Contrarian The contrarian angle that most investors miss is that Ethereum might not be the AI downstream asset at all—it might be the upstream bottleneck. Consider the logic: AI applications demand insanely high throughput and low latency. Ethereum’s current L1 handles about 15 TPS. Even with L2s like Arbitrum and Optimism, the composability and finality guarantees are far from what a real-time AI agent network requires. In 2022, after the Luna collapse, I pivoted to modular blockchains like Celestia because I realized that scalability narratives would dominate the next cycle. That bet is paying off now. Solana, Avalanche, and specialized chains like Bittensor’s subnet architecture are far more aligned with AI’s computational needs than Ethereum. The idea that “Ethereum is the key downstream asset” is a narrative trap: it assumes that capital will flow to the largest, most liquid asset first, regardless of technical fit. But if AI agents start transacting at scale, they’ll go to the chain that doesn’t cost $5 per transaction. I’ve seen this movie in DeFi: Uniswap dominated because it was first, but later AMMs with better capital efficiency captured mindshare.
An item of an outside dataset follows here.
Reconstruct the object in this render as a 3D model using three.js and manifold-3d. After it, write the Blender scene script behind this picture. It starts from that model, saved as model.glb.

The contrarian view is that Ethereum’s AI narrative is a bullish catalyst for the short term, but a bearish mispricing of its structural limitations in the long run. The real winners in AI-crypto will be infrastructure plays that solve throughput and cost, not a generalized settlement layer.
Takeaway So where do we go from here? The immediate question isn’t whether Tom Lee is right or wrong—it’s whether you’re buying the narrative or the data. I’ll be watching three signals: the deployment rate of AI-related contracts on Ethereum L2s, the cross-chain migration announcements from projects like Bittensor, and the 13F filings showing institutional AI-funds buying ETH. Until I see those, this is just another bull-market story—compelling, but undigested. The art is in the arbitrage, not the asset. And right now, the arbitrage is between the hype and the truth.